The process is compatible with multiple substrate materials. Professor Jeff Kettle, the paper's corresponding author, said: "One key aspect of our work is that almost any substrate material can be used, ranging from paper and bioplastics for more realistic applications, to chocolate for tasty but probably not very practical demonstrations."
End-of-life pathways
The research identifies two distinct routes for managing these circuit boards at end of life. For applications where component recovery is desirable, the boards can be immersed in dilute acetic acid solution (5 per cent concentration) with stirring for approximately 30 minutes. This dissolves the zinc tracks and chitosan binder, allowing microcontrollers, LEDs and resistors to float free for filtering and reuse. The researchers report that 100 per cent of tested components remained functional after recovery.
For single-use applications where component recovery is impractical, the assemblies can degrade through soil composting.

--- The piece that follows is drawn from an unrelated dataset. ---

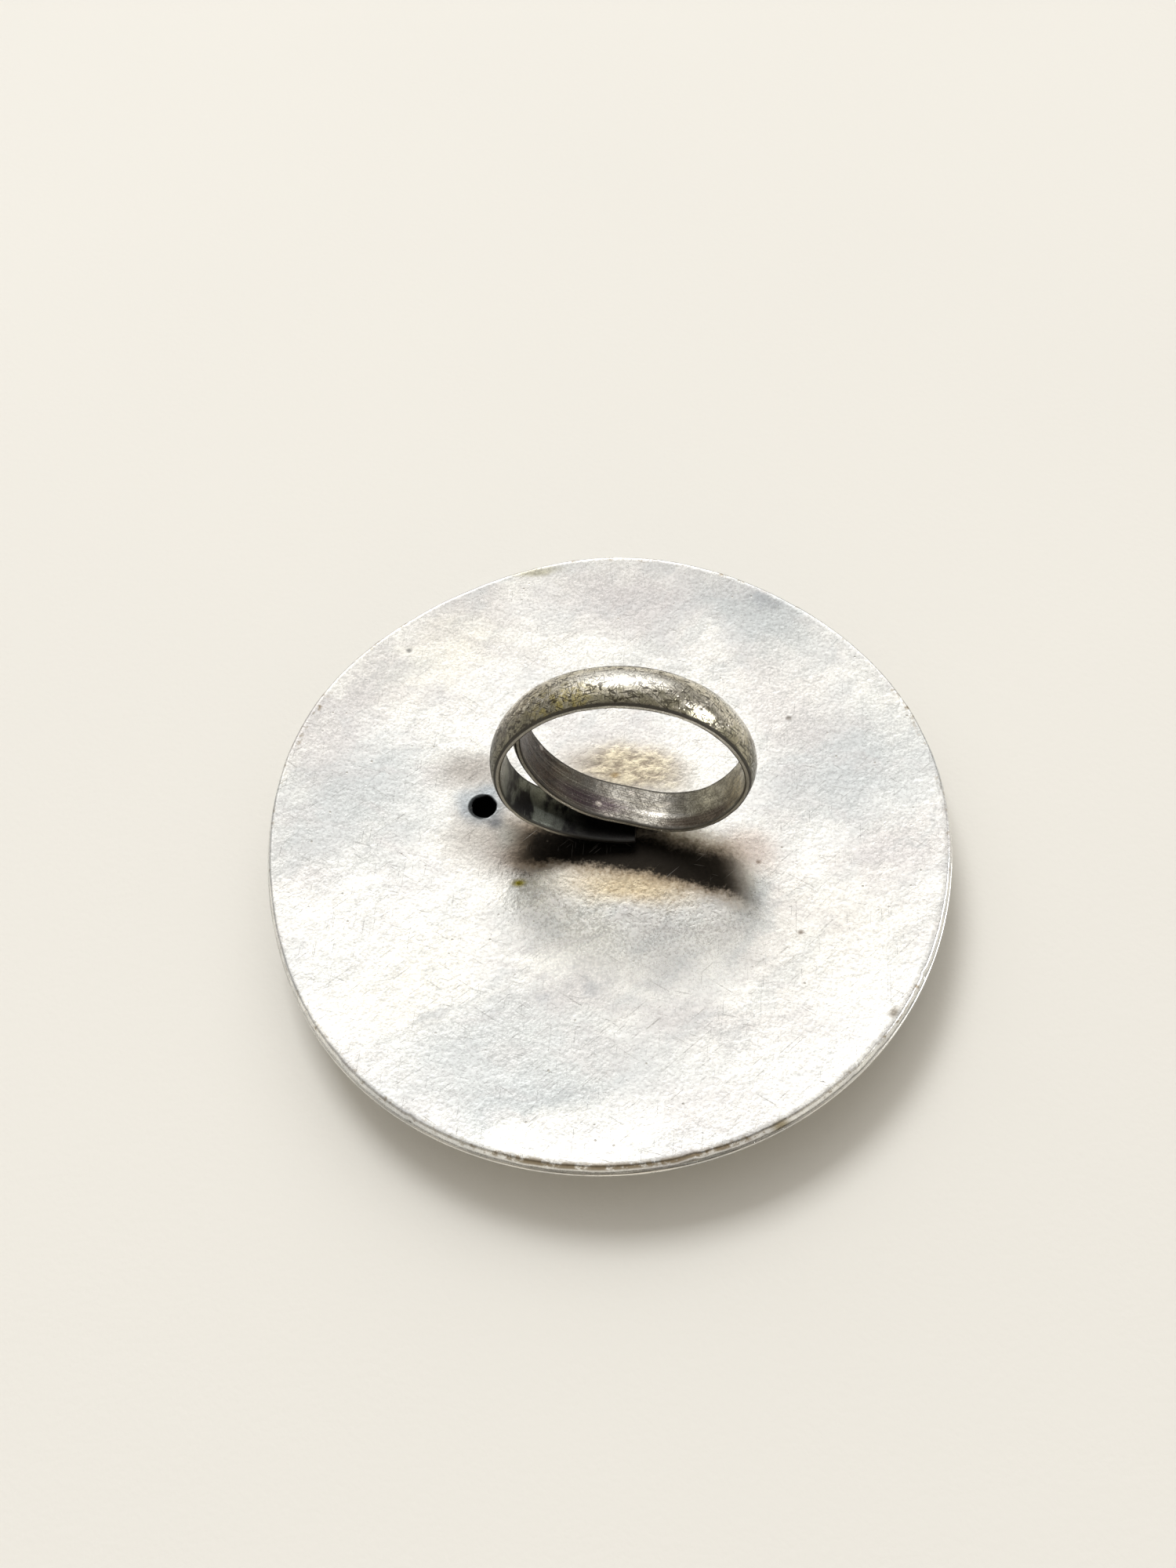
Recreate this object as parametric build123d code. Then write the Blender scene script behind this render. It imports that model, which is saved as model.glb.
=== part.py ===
from build123d import *
import os
from math import cos, radians, sin

# A large disc finger ring in sheet silver, lying on its face with the finger band standing up.
# Origin: under the middle of the disc, on the surface it lies on. +Z up, +X right, -Y towards the wearer.

# Head: a hollow disc made of a domed front shell closed by a dished back plate
HEAD_DIAMETER = 55.0
FACE_FLAT_DIAMETER = 14.0      # low spot of the dome, worn flat, that the ring lies on
SHELL_THICKNESS = 0.6
SHELL_LIP_TOP = 4.6            # height of the filed edge that the back plate is soldered to
SHELL_LIP_HEIGHT = 0.4
SHELL_LIP_WIDTH = 1.5

SEAM_THICKNESS = 0.15
SEAM_OUTER_RADIUS = 27.2
SEAM_INNER_RADIUS = 26.2

PLATE_DIAMETER = 54.4
PLATE_THICKNESS = 0.75
PLATE_DISH = 1.65              # how far the middle lies below the rim
PLATE_SEAT_RADIUS = 25.2       # the plate is flat underneath from here outwards
PLATE_TOP_EDGE_RADIUS = 0.25   # rounding of the plate's edge, above and below
PLATE_LOWER_EDGE_RADIUS = 0.15

VENT_DIAMETER = 2.0            # lets hot gas out of the hollow head while it is soldered
VENT_X = -9.55
VENT_Y = 3.8

# Band: one D-section strip wound to a ring, its last quarter lapping inside its first
BAND_WIDTH = 3.75
BAND_THICKNESS = 0.95
BAND_EDGE = 0.40               # thickness left at the strip's two edges
BAND_INNER_RADIUS = 9.05
BAND_CENTRE = (1.8, 0.5, 13.27)
BAND_TURN = -8.0               # degrees about +Z from facing straight forwards
BAND_LEAN = 7.9                # degrees that the crown leans away from the wearer
BAND_STEP = 7.0                # degrees between the sections that each leg is lofted through
CROWN_GAP = 0.03               # between the two halves of the strip, at the crown

# Each leg is given as (degrees from the crown, inner radius, drift along the band's axis)
FIXED_LEG = [
    (30, BAND_INNER_RADIUS, 0.0),
    (60, BAND_INNER_RADIUS, 0.0),
    (90, BAND_INNER_RADIUS, -0.2),
    (115, 9.0, -0.5),
    (140, 8.6, -0.85),
    (163, 8.35, -1.1),
    (185, 8.35, -1.2),
]
FREE_LEG = [
    (30, BAND_INNER_RADIUS, 0.0),
    (60, BAND_INNER_RADIUS, 0.0),
    (90, BAND_INNER_RADIUS, -0.15),
    (112, 8.55, -0.35),
    (135, 8.15, -0.8),
    (155, 7.9, -1.5),
    (176, 7.25, -2.1),
    (205, 7.0, -2.45),
    (230, 6.95, -2.6),
    (255, 7.1, -2.6),
    (275, 7.55, -2.55),
    (290, 8.0, -2.5),
]

# Solder that holds the foot of the fixed leg to the plate
SOLDER_LENGTH = 8.0
SOLDER_WIDTH = 3.2
SOLDER_HEIGHT = 0.45           # above the middle of the plate
SOLDER_ROOT = 0.3              # kept below the plate's surface before the plate is cut away

plate_rim_top = SHELL_LIP_TOP + SEAM_THICKNESS + PLATE_THICKNESS
plate_middle_top = plate_rim_top - PLATE_DISH


def front_shell():
    """The face: a low dome of even sheet with a flat spot below and a filed lip above."""
    rim = HEAD_DIAMETER / 2
    flat = FACE_FLAT_DIAMETER / 2
    lip_low = SHELL_LIP_TOP - SHELL_LIP_HEIGHT
    lip_inside = rim - SHELL_LIP_WIDTH
    outside = Curve() + [
        Line((0, 0), (flat, 0)),
        TangentArc((flat, 0), (rim, lip_low), tangent=(1, 0)),
        Line((rim, lip_low), (rim, SHELL_LIP_TOP)),
        Line((rim, SHELL_LIP_TOP), (lip_inside, SHELL_LIP_TOP)),
    ]
    inside = Curve() + [
        TangentArc((flat, SHELL_THICKNESS), (lip_inside, SHELL_LIP_TOP), tangent=(1, 0)),
        Line((flat, SHELL_THICKNESS), (0, SHELL_THICKNESS)),
        Line((0, SHELL_THICKNESS), (0, 0)),
    ]
    return turned(outside + inside)


def rim_solder_seam():
    """The thin ring of solder between the shell's lip and the back plate."""
    ring = Circle(SEAM_OUTER_RADIUS) - Circle(SEAM_INNER_RADIUS)
    return Pos(0, 0, SHELL_LIP_TOP) * extrude(ring, SEAM_THICKNESS)


def back_plate():
    """The back: a shallow dish with a rounded edge, seated flat on the seam, with one vent hole."""
    rim = PLATE_DIAMETER / 2
    seat = SHELL_LIP_TOP + SEAM_THICKNESS
    upper = PLATE_TOP_EDGE_RADIUS
    lower = PLATE_LOWER_EDGE_RADIUS
    outline = Curve() + [
        TangentArc((0, plate_middle_top), (rim - upper, plate_rim_top), tangent=(1, 0)),
        TangentArc((rim, plate_rim_top - upper), (rim - upper, plate_rim_top), tangent=(0, 1)),
        Line((rim, plate_rim_top - upper), (rim, seat + lower)),
        TangentArc((rim, seat + lower), (rim - lower, seat), tangent=(0, -1)),
        Line((rim - lower, seat), (PLATE_SEAT_RADIUS, seat)),
        TangentArc((0, plate_middle_top - PLATE_THICKNESS), (PLATE_SEAT_RADIUS, seat), tangent=(1, 0)),
        Line((0, plate_middle_top - PLATE_THICKNESS), (0, plate_middle_top)),
    ]
    vent = Pos(VENT_X, VENT_Y, plate_middle_top) * Cylinder(VENT_DIAMETER / 2, 4 * PLATE_THICKNESS)
    return turned(outline) - vent


def turned(outline):
    """A solid of revolution about +Z from a closed outline drawn as (radius, height)."""
    return revolve(Plane.XZ * make_face(outline), Axis.Z)


def band_plane():
    """The middle plane of the band: x to its right, y up through the crown, z along its axis."""
    turn = radians(BAND_TURN)
    lean = radians(BAND_LEAN)
    right = (cos(turn), sin(turn), 0)
    axis = (sin(turn) * cos(lean), -cos(turn) * cos(lean), sin(lean))
    return Plane(origin=BAND_CENTRE, x_dir=right, z_dir=axis)


def strip_section(from_crown, inner_radius, drift):
    """The strip's D section, flat side in, at an angle from the crown (positive to the left)."""
    angle = radians(90 + from_crown)
    outward = Vector(cos(angle), sin(angle), 0)
    along = Vector(-sin(angle), cos(angle), 0)
    half = BAND_WIDTH / 2
    profile = Curve() + [
        Line((0, -half), (0, half)),
        Line((0, half), (BAND_EDGE, half)),
        ThreePointArc((BAND_EDGE, half), (BAND_THICKNESS, 0), (BAND_EDGE, -half)),
        Line((BAND_EDGE, -half), (0, -half)),
    ]
    place = Plane(origin=outward * inner_radius + Vector(0, 0, drift), x_dir=outward, z_dir=along)
    return place * make_face(profile)


def band_leg(stations, side):
    """Half of the strip, lofted from the crown through its stations, on side +1 (left) or -1 (right)."""
    crown = (0, BAND_INNER_RADIUS, 0.0)
    route = Spline([crown] + stations)
    steps = round(stations[-1][0] / BAND_STEP)
    places = [route @ (step / steps) for step in range(steps + 1)]
    leg = loft([strip_section(side * place.X, place.Y, place.Z) for place in places])
    return band_plane() * (leg - crown_cut())


def crown_cut():
    """The sliver of room between the two halves of the strip."""
    return Pos(0, BAND_INNER_RADIUS, 0) * Box(CROWN_GAP, 4 * BAND_THICKNESS, 2 * BAND_WIDTH)


def foot_solder(fixed_leg, plate):
    """A long drop of solder under the foot, wetting the strip and the plate."""
    x, y, _ = BAND_CENTRE
    drop = Ellipse(SOLDER_LENGTH / 2, SOLDER_WIDTH / 2)
    pool = extrude(drop, SOLDER_HEIGHT + SOLDER_ROOT, taper=45)
    placed = Pos(x, y, plate_middle_top - SOLDER_ROOT) * Rot(0, 0, BAND_TURN) * pool
    return (placed - fixed_leg - plate).solids().sort_by(SortBy.VOLUME)[-1]


plate = back_plate()
fixed_leg = band_leg(FIXED_LEG, 1)
nodes = {
    "front_shell": front_shell(),
    "rim_solder_seam": rim_solder_seam(),
    "back_plate": plate,
    "band_fixed_leg": fixed_leg,
    "band_free_leg": band_leg(FREE_LEG, -1),
    "foot_solder": foot_solder(fixed_leg, plate),
}

os.makedirs("parts", exist_ok=True)
for name, solid in nodes.items():
    export_step(solid, f"parts/{name}.step")
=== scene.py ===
import math
import bmesh
import bpy
import numpy as np
from mathutils import Matrix, Vector


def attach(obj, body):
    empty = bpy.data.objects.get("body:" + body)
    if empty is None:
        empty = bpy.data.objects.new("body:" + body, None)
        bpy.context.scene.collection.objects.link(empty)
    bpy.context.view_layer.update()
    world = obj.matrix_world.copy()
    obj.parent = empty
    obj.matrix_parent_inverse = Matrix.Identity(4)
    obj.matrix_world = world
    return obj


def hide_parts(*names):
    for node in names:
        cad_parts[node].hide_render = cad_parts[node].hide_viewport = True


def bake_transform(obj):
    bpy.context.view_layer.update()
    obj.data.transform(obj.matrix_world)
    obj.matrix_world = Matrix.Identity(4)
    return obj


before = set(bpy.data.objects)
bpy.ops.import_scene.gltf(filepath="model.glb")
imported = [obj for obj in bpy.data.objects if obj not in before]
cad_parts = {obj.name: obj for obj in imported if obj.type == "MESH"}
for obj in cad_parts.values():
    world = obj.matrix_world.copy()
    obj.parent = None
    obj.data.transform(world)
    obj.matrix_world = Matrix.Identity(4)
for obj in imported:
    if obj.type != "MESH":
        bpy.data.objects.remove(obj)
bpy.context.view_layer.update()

MM = 0.001

# Sizes in millimetres, as in the CAD frame: +Z up, the disc's middle over the origin
SHELL_RADIUS = 27.43
SHELL_THICKNESS = 0.6
SHELL_FLAT_RADIUS = 7.0
SHELL_LIP_LOW = 4.2
SHELL_LIP_TOP = 4.6
SHELL_LIP_INSIDE = 26.0
SEAM_RADIUS = 26.75
PLATE_RADIUS = 27.32
PLATE_THICKNESS = 0.75
PLATE_RIM_TOP = 5.5
PLATE_MIDDLE_TOP = 3.85
PLATE_EDGE_ROUNDING = 0.25
PLATE_EDGE_WIDTH = 0.42        # the edge seen from above: its rounding and the filed slope below it
RIM_UPTURN = 0.10              # how much of the dish's depth is in its last few millimetres
VENT = (-9.55, 3.8)
VENT_RADIUS = 1.0
VENT_WALL = (0.5, 0.28, 0.14, 0.06)        # depths of the rows down the wall of the hole
VENT_BURR = ((0.0, -0.03), (0.02, -0.01), (0.06, 0.01), (0.12, 0.018), (0.19, 0.012))   # outwards, up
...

Under conditions matching industrial composting (65°C, 85 per cent relative humidity), unencapsulated zinc on a PHBV substrate degrades within approximately 11 days. The zinc forms naturally occurring compounds including zinc oxide, zinc carbonate and zinc phosphate depending on soil composition.
The paper notes that permissible limits for zinc in compost range from 150 to 800 ppm depending on legislation. The researchers calculated that a circuit board degraded in 100g of soil would reach end concentrations of 140 ppm zinc, within WHO and EU composting limits. However, they acknowledge that biodegradability testing for zinc in soil environments remains immature and recommend additional studies on degradation pathways.
"From an operational and circular economy point of view, and if this was to be commercialised, I'd prefer zinc to be controllably degraded in a laboratory as there is the potential to recover this and reuse it in new circuits," Professor Kettle told Resource.
Emerging field
The research forms part of the University of Glasgow-led Responsible Electronics and Circular Technology Centre (REACT), backed by more than £6 million from UKRI. The centre, established in 2024, is one of five Green Economy Centres investigating ways to make industries more sustainable, with researchers examining complementary technologies including scalable WEEE processing and recycling.
Other UK initiatives are pursuing alternative approaches to the same challenge. The University of Portsmouth and Jiva Materials announced a partnership in 2024 to develop Soluboard, a laminate that can be dissolved using hot water to enable recovery of natural fibres, copper and electronic components. That approach retains copper as the conductor while replacing the fibreglass substrate with organic materials.
The Glasgow team is now exploring applications including mouldable electronics and biosensing. The paper identifies intended applications as smart packaging, IoT devices, disposable test kits and environmental sensors, where the priority is minimising environmental impact rather than long-term durability.